While those emotions are inherently negative by definition, I feel that everyone has different interpretations of those emotions. What grief may feel for one person may feel differently for another person. Similarly, each person's reaction to a particular emotion may be empowering or dis-empowering.

Now I respect Steve's perspectives and outlook on life as I find it fascinating and it has gotten him good results. Yet, I just find it hard to "look past" this event and categorize it as just another batch of human deaths.

Perhaps I feel more concerned because I am a college student and Asian as well, but I feel it is natural for people to be more deeply affected by incidents that happen closer to home. I find it silly to think that if you feel grief for the lost of a loved one, then you must feel grief for ALL deaths in order to be "logical" or "fair."

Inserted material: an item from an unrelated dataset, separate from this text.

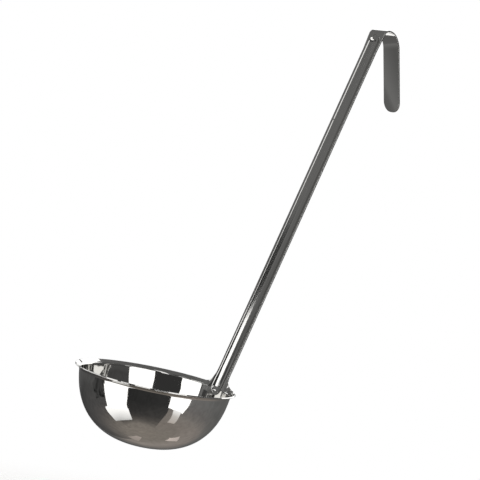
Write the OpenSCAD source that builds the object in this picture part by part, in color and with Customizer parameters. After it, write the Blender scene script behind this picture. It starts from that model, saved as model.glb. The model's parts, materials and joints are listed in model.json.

I am well aware of the chaos that is in Iraq and if I was there right now, no doubt I would be highly emotional about the deaths reported there. But how does it make me a worse or "unfair" person if I could go about my daily activities without thinking about the horrible things that happen there 24/7?

Now I understand subjective reality you are the only consciousness in this Earth. If that is so, who says everyone must search for only joy and happiness? My joy is facing challenges that I feel averse to and give me a deep negative feeling because I know the negative feeling is a sign that I am tackling something most people would avoid.

I feel Steve's perspective is questionable not in the sense that he does not view this event as tragic, but rather he seems adamant about erasing any emotions of grief, sadness, or other "negative emotions" from his consciousness.